As I thought these things, I was reminded -- not for the first time -- of E.B. White's remarks on a related subject in his essay Sootfall and Fallout:
These nuclear springtimes have a pervasive sadness about them . . . The rich brown patch of ground used to bring delight to the eye and mind at this fresh season of promise. For me, the season has been spoiled by the maggots that work in the mind. Tomorrow we will have rain, and the rain falling on the garden will carry its cargo of debris from old explosions in distant places. Whether the amount of this freight is great or small, and whether it is measurable by the farmer or can only be guessed at, one thing is certain: the character of rain has changed, the joy of watching it soak the waiting earth has been diminished, and the whole meaning and worth of gardens has been brought into question.
When I think of this passage, I always find myself picturing President Kennedy standing by the window in the Oval Office, watching the poisoned rain slanting down outside and soaking the White House lawn. I don't know where I saw this picture. Perhaps it was at the Kennedy Library. Or perhaps I just imagined it after reading a description or hearing an interview.
It is not possible to reach either Mr. White or President Kennedy now, or I would try to offer them some words of comfort. What I have to say is not much, but sometimes a little is enough.
On Saturday (when I failed to attend the lecture on eco-poetry) I taught a lesson on modes of transportation. It was rather heavy going after a bit, so, to keep the conversation rolling, I asked my students what they thought the vehicles of the future would look like. Well, that got plenty of action.

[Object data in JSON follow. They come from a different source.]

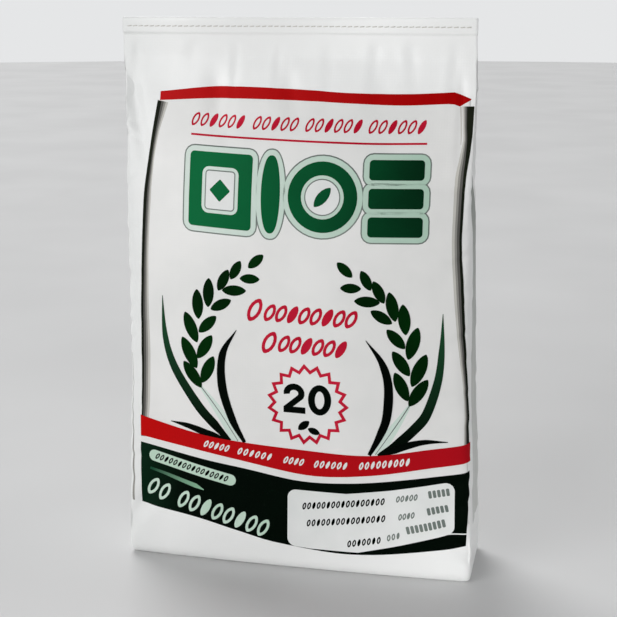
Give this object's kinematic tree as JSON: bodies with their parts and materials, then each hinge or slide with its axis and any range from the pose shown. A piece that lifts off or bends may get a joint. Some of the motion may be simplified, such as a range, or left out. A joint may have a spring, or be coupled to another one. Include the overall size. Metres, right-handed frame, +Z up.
{
  "type": "rice sack",
  "caption": "Filled upright rice sack of white woven plastic with side gussets and a folded, sewn-flat top, printed in red and green.",
  "frame": {"origin": "middle of the flat base, on the surface that the sack stands on", "axes": "+Z up along the sack's height, -Y out of the printed front, +X to the right as seen from the front"},
  "size_m": [0.4237, 0.126, 0.64],
  "materials": {
    "woven_plastic": "white laminated woven polypropylene, satin to semi-gloss",
    "red_ink": "red print under clear laminate",
    "green_ink": "mid green print under clear laminate",
    "dark_green_ink": "very dark green print under clear laminate",
    "pale_green_ink": "pale green print under clear laminate",
    "grey_ink": "grey print under clear laminate",
    "thread": "twisted cotton-polyester sewing thread"
  },
  "bodies": {
    "root": {"sack": "woven_plastic"}
  },
  "joints": []
}
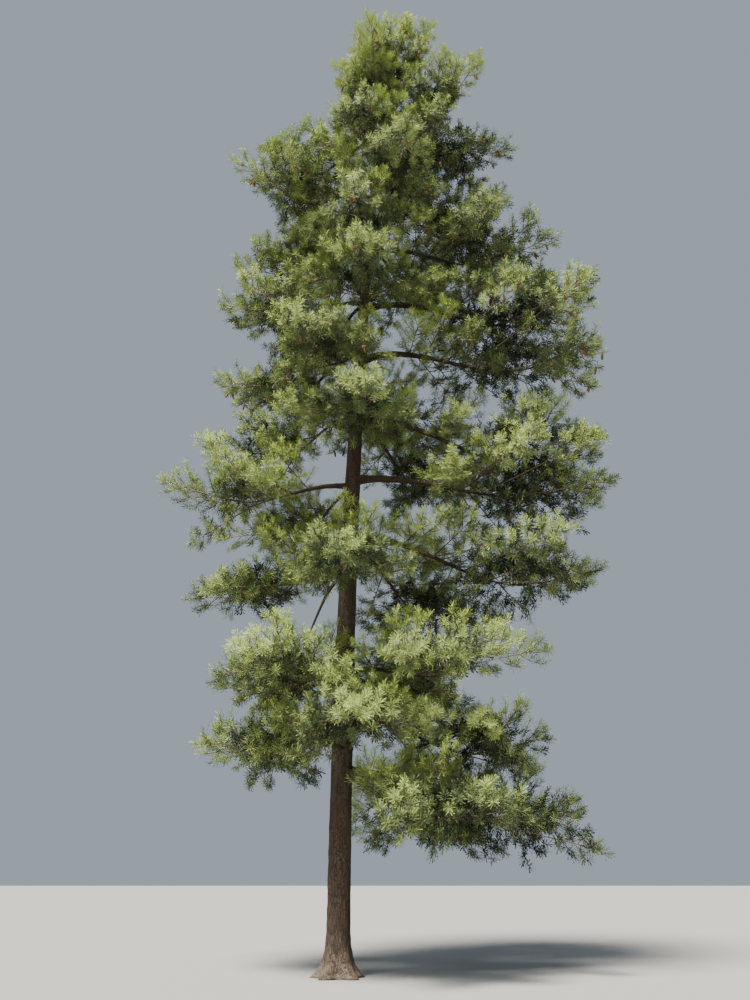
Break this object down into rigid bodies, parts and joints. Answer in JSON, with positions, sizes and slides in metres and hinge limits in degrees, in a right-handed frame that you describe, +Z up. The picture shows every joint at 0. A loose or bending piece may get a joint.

Apparently there will be lots of electric cars and hybrids, cars that run on solar power, other (new word) "eco-friendly" cars, and -- the piece de resistence -- a solar-powered robotic flying unicorn. When I asked the student who made this last contribution "Why a unicorn?" she responded, "It's aerodynamic." (Not that she knew the word either in English or in Chinese -- hey, she's seven -- or even paid attention to the word when I taught it to her, but she's sure thinking about the concept. As well she ought: she plans to be an inventor.)
Both Mr. White and President Kennedy spoke of the blight our activities would one day bring down on "generations yet unborn." Earlier in Sootfall and Fallout, Mr. White remarked that the Cold War was being fought with the lives of future generations, rather than with those of living, existing young men. It is a ghastly thought. I don't deny the truth of it, but I offer this observation: perhaps those future generations are up for the fight.